I recently setup a new 1.30.4 ZM system on Xubuntu 18.04. For various reasons, I chose to setup a private net for the cams. In essence: added a gigabit NIC to the server, established a private subnet for it and hooked the cams up to it via a dedicated POE switch. In my case, cam config of the actual cams could only be done via a Windows app. So, I had to temporarily put the cams on the LAN net to do that. In any case, the cams work great on the private net. But I discovered something after a while...

The cams could not reach a time server and this caused them to hammer the private net with constant retries. The private net is a non-routable subnet, so I knew the cams couldn't sync - I didn't really care about that. But I didn't expect them to NEVER give up retrying on time sync and rapidly flood the NIC with retry packets. Other devices I've used in this kind of scenario will give up on time sync after a few failed attempts and then attempt retrying every few hours of so. Not the case with my cams.

I discovered this situation by running "iftop -n -P" for the private net port on the server. This showed the constant ntp retry packets.

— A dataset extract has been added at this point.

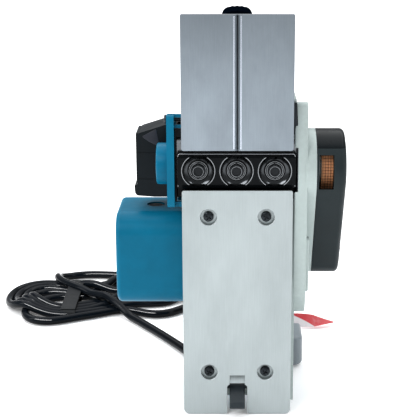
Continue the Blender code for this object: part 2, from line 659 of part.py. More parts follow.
def make_handle():
    outline = handle_outline()
    w = HANDLE_HALF_WIDTH
    for side, other in (("left", (-GAP / 2, w + 1)), ("right", (-w - 1, GAP / 2))):
        whole = plate(outline, -w, w, rounding=HANDLE_ROUNDING)
        half = add_object(f"handle_{side}", whole, "teal_plastic")
        cut(half, box((other[0], -10, -10), (other[1], 170, 230)))
        cut(half, box((-20, -5, -5), (20, FLOOR_TOP + GAP, 70)))
        cut(half, box((-20, 60, 100), (20, FRAME_TOP + GAP, 215)))
        cut(half, box((-11.5, 133.5, 42), (11.5, 151.0, 172)))
        cut(half, box((-6.6, 120, 112), (6.6, 136, 168)))
        cut(half, rod((0, 146, 50), GUARD_END, 5.2, 16))
    left = bpy.data.objects["handle_left"]
    cut(left, cross_rod(LOCK_AXIS, -20, -8, 4.9, 20))
    for axis in HANDLE_SCREWS:
        cut(left, cross_rod(axis, -20, -11, 4.0, 14), cross_rod(axis, -12, 0, 2.0, 10))
        cut(bpy.data.objects["handle_right"], cross_rod(axis, -1, 11, 1.9, 10))


def make_handle_screws():
    for number, axis in enumerate(HANDLE_SCREWS, 1):
        head = cross_rod(axis, -13.2, -11.3, 3.0, 14, 3.6)
        screw = add_object(f"handle_screw_{number}", head, "black_steel")
        join(screw, cross_rod(axis, -12, 10, 1.5, 8))


def make_trigger():
    h, l = TRIGGER_PIVOT
    outline = corners_rounded([
        (h - 5.5, l + 4, 2), (h + 2.5, l + 4, 3), (h + 2.5, l - 5, 2), (134.0, l - 16, 2), (133.2, 116, 1.5),
        (121.5, 117, 2.5), (120.2, 128, 6), (122.5, 142, 6), (129.0, 152, 4)], steps=3)
    body = plate(outline, -6.0, 6.0, rounding=1.2, rounding_steps=1)
    trigger = add_object("trigger", body, "black_plastic", (0, h, l))
    cut(trigger, cross_rod(TRIGGER_PIVOT, -8, 8, 1.6, 12))


def make_switch():
    block = add_object("switch_body", box((-9.5, 134.2, 66), (9.5, 150.4, 108)), "black_plastic")
    bevel(block, 0.8, 1)


def make_lock_button():
    profile = [(0, -18.8), (3.6, -18.8), (4.5, -18.0), (4.5, -9.0), (0, -9.0)]
    add_object("lock_button", turned(profile[::-1], LOCK_AXIS, 20), "black_plastic", (0, *LOCK_AXIS))


def knob_outline(count=60, lobes=5, groove_width=10):
    """Broad lobes, one of them pointing to the toe, with a smooth groove between each two."""
    outline = []
    for i in range(count):
        angle = 2 * math.pi * i / count
        pitch = 360 / lobes
        from_groove = (math.degrees(angle) - 90) % pitch - pitch / 2
        radius = KNOB_RADIUS - KNOB_GROOVE * math.exp(-(from_groove / groove_width) ** 2)
        outline.append((radius * math.cos(angle), KNOB_L + radius * math.sin(angle)))
    return outline


def make_knob():
    pivot = (0, 0, KNOB_L)
    body = plate(knob_outline(), *KNOB_H, ALONG_H, rounding=2.5)
    knob = add_object("front_knob", body, "black_plastic", pivot)
    cut(knob, rod((0, 40, KNOB_L), (0, 70, KNOB_L), 4.3, 16))
    stud = rod((0, 8.3, KNOB_L), (0, 68, KNOB_L), 4.0, 16)
    add_object("depth_stud", stud, "bright_steel", pivot)
    cone = rod((0, 36.3, KNOB_L), (0, 46.0, KNOB_L), 22.5, 40, 20.5)
    ring = add_object("depth_scale_ring", cone, "black_plastic")
    cut(ring, rod((0, 30, KNOB_L), (0, 50, KNOB_L), 4.5, 16))


def make_depth_spring():
    turns, per_turn, wire = 3, 12, 0.6
    start, end = 9.0, 28.0
    route = []
    for i in range(turns * per_turn + 1):
        angle = 2 * math.pi * i / per_turn
        share = i / (turns * per_turn)
        route.append((5.6 * math.cos(angle), start + (end - start) * share, KNOB_L + 5.6 * math.sin(angle)))
    add_object("depth_spring", tube(route, wire, 2), "bright_steel")


def make_foot():
    h, l = FOOT_PIVOT
    foot = add_object("foot", cross_rod(FOOT_PIVOT, -7.1, 7.1, 3.7, 20), "black_plastic", (0, h, l))
    leg = corners_rounded([
        (h + 1, l + 3, 1), (-FOOT_DROP + 1.5, 11.5, 2), (-FOOT_DROP, 7.5, 1.2), (-FOOT_DROP + 3, 5.6, 2),
        (h - 5, l - 7, 3), (h + 2.5, l - 2, 1)], steps=3)
    join(foot, plate(leg, -5.5, 5.5))
    join(foot, cross_rod(FOOT_PIVOT, -10.6, 10.6, 1.5, 12))


# ---------------------------------------------------------------- cord

LEAD_ROUTE = [
    (0.0, 189.4, 23.8), (-0.4, 197.0, 18.6), (-2.0, 205.5, 11.5), (-6.0, 214.5, 6.2), (-13.5, 222.5, 3.8),
    (-24.5, 226.5, 3.6), (-36.5, 224.0, 3.6), (-47.0, 215.5, 3.6), (-56.0, 205.5, 3.6), (-67.0, 199.5, 3.6),
    (-79.0, 200.5, 3.8), (-88.0, 205.3, 4.4),
]
TAIL_ROUTE = [
    (-112.0, 305.0, 10.0), (-130.0, 309.0, 11.5), (-148.0, 312.0, 14.0), (-164.0, 311.0, 17.5),
    (-175.0, 302.0, 21.5), (-177.0, 287.0, 24.0), (-169.5, 272.0, 24.0), (-156.0, 258.0, 24.0),
    (-139.0, 243.0, 24.0), (-121.0, 226.5, 24.0), (-105.0, 209.0, 24.2), (-93.0, 193.0, 20.0),
    (-81.0, 176.0, 9.5), (-69.0, 158.0, 4.0), (-57.0, 139.5, 3.6), (-45.0, 119.5, 3.6), (-33.0, 97.0, 3.6),
    (-23.0, 73.0, 3.6), (-13.0, 54.0, 3.6), (5.0, 44.5, 3.8), (22.5, 47.5, 7.0), (32.0, 57.0, 11.5),
    (35.0, 66.0, 12.9), (35.0, 72.6, 13.0),
]


def make_cord():
    radius = CORD_DIAMETER / 2
    add_object("cord_guard", rod(GUARD_START, GUARD_END, 5.0, 16, 4.2), "cord_rubber")
    add_object("cord_lead", tube(smooth_route(LEAD_ROUTE, 8.0), radius, 2), "cord_rubber")
    add_object("cord_tail", tube(smooth_route(TAIL_ROUTE, 12.0), radius, 2), "cord_rubber")
    outline = hull_of_circles(HANK_ENDS, 32)
    add_object("cord_hank", plate(outline, HANK_FLOOR, HANK_FLOOR + HANK_HEIGHT, ALONG_L), "cord_rubber")


def make_plug():
    """A flat mains plug with its pins pointing away from the sole, lying beside the handle's heel."""
    (u0, u1), (h0, h1), (z0, z1) = PLUG_U, PLUG_H, PLUG_Z
    u, z = (u0 + u1) / 2, (z0 + z1) / 2
    plug = add_object("plug", box((u0, h0, z0), (u1, h1, z1)), "pale_plastic")
    bevel(plug, 3.0, 2)
    join(plug, rod((u, PLUG_NECK_H, z), (u, h0 + 2, z), 5.0, 16, 8.5))
    for side in (-9.5, 9.5):
        join(plug, rod((u + side, h1 - 1, z), (u + side, h1 + PIN_LENGTH, z), 2.4, 12))


make_rear_base()
make_base_screws()
make_front_base()
make_main_frame()
make_belt_cover()
make_cover_screws()
make_bearing_plate()
make_plate_screw()
make_dust_shield()
make_chip_chute()
make_motor_housing()
make_stator()
make_bearings()
make_brush_gear()
make_armature()
belt_pulley("motor_pulley", MOTOR_AXIS, MOTOR_PULLEY_RADIUS, 4.7)
make_belt()
make_drum()
make_handle()
make_handle_screws()
make_trigger()
make_switch()
make_lock_button()
make_knob()
make_depth_spring()
make_foot()
make_cord()
make_plug()
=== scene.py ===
"""Electric hand planer standing on its tail: the looks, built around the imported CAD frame.

Shapes are given in millimetres in the planer's own terms: u across the sole, h above the sole,
and l from the tail. In the frame they become X, Y and Z, moved by ORIGIN.
"""
import json
import math

import bmesh
import bpy
import numpy as np
from mathutils import Matrix, Vector


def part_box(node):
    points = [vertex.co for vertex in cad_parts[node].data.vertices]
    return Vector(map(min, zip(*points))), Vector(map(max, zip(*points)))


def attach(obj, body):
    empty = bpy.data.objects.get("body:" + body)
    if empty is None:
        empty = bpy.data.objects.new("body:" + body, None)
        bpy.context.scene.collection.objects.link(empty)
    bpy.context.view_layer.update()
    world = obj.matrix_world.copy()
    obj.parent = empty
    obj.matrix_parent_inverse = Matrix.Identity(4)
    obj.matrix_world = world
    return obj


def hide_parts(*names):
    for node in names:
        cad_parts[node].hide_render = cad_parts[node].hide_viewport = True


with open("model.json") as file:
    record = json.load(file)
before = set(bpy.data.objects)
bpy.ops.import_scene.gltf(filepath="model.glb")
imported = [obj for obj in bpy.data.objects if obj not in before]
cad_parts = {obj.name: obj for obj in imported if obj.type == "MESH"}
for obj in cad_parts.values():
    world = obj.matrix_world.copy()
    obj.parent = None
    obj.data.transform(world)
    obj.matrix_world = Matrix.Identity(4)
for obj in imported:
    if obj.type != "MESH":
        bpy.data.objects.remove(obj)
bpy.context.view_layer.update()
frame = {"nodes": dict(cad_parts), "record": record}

MM = 0.001
SOLE_LOW, SOLE_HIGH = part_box("rear_base")
ORIGIN = Vector(((SOLE_LOW.x + SOLE_HIGH.x) / 2, SOLE_LOW.y, 0.0)) / MM

# Axes along u, given as (h, l)
DRUM_AXIS = (28.0, 179.0)
MOTOR_AXIS = (60.0, 106.6)
COVER_CENTRE = (28.0, 177.0)
GAP = 0.3
SOLE_HALF = 38.25
THICK = 6.0
THROAT = (166.0, 194.0)
TOE_L = 286.0
KNOB_L = 258.0

# Rotations that lay a flat outline (x, y, thickness z) into the planer
ALONG_U = Matrix(((0, 0, 1), (1, 0, 0), (0, 1, 0)))       # outline (h, l), thickness along u
ALONG_H = Matrix(((1, 0, 0), (0, 0, -1), (0, 1, 0)))      # outline (u, l), thickness along -h
ALONG_L = Matrix(((1, 0, 0), (0, 1, 0), (0, 0, 1)))       # outline (u, h), thickness along l


# ---------------------------------------------------------------- building blocks

def box(low, high):
    bm = bmesh.new()
    bmesh.ops.create_cube(bm, size=1.0)
    low, high = Vector(low), Vector(high)
    bmesh.ops.scale(bm, vec=high - low, verts=bm.verts)
    bmesh.ops.translate(bm, vec=(low + high) / 2, verts=bm.verts)
    return bm


def rod(start, end, radius, sides=40, end_radius=None):
    start, end = Vector(start), Vector(end)
    bm = bmesh.new()
    top = radius if end_radius is None else end_radius
    bmesh.ops.create_cone(bm, cap_ends=True, segments=sides, radius1=radius, radius2=top,
                          depth=(end - start).length)
    turn = Vector((0, 0, 1)).rotation_difference(end - start).to_matrix()
    bmesh.ops.rotate(bm, matrix=turn, verts=bm.verts)
    bmesh.ops.translate(bm, vec=(start + end) / 2, verts=bm.verts)
    return bm


def cross_rod(axis, u_start, u_end, radius, sides=40, end_radius=None):
    return rod((u_start, *axis), (u_end, *axis), radius, sides, end_radius)


def mesh_of(obj):
    """The object's evaluated shape as a welded bmesh; the object itself is removed."""
    bpy.context.scene.collection.objects.link(obj)
    graph = bpy.context.evaluated_depsgraph_get()
    mesh = bpy.data.meshes.new_from_object(obj.evaluated_get(graph))
    bm = bmesh.new()
    bm.from_mesh(mesh)
    bmesh.ops.remove_doubles(bm, verts=bm.verts, dist=0.002)
    bpy.data.objects.remove(obj, do_unlink=True)
    bpy.data.meshes.remove(mesh)
    return bm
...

So I setup an ntpd server (actually, chrony) on the ZM server and configured it to allow client time sync from the private cam net. This made the cams happy and eliminated the ntp retry storm on the private net. This reduced load on the NIC and, as a result, reduced the system load factor by about .10. Bonus!

jwarfin
Posts: 11
Joined: Mon Jul 23, 2018 4:36 am

Re: Running a private net for your cams? Consider installing ntpd to serve them

Post by jwarfin » Sat Aug 11, 2018 10:20 pm

Kind of a follow-up to my first post.

It turns out that chronyd will go offline & exit if the network drops. It's a feature, not a bug. The man page hints at the reason behind this. So, it's typical to mitigate this by setting up an hourly cron script to restart chronyd if it's inactive/dead. The ZM setup I'm implementing on is 1.30.4 on Ubuntu 18.04. I implemented the chronyd watchdog this way:

Created /etc/cron.hourly/chrony_watchdog script. Contents:

Code: Select all

#!/bin/sh -e

/usr/local/bin/restart_chrony_if_inactive
Created /usr/local/bin/restart_chrony_if_inactive. Contents:

Code: Select all

#!/bin/bash

CHK=`systemctl is-active chrony | grep -c inactive`

if [ $CHK -eq 1 ]; then
	systemctl restart chrony
	logger -t CHRONY_WATCHDOG "Chrony inactive, restarted" 
fi

exit

Both scripts are owned by root and mode 755. They have to be executable or anacron/cron won't run them.

Once implemented, chronyd will be checked to see if it's running. If not, it will be restarted and the restart will be logged to syslog.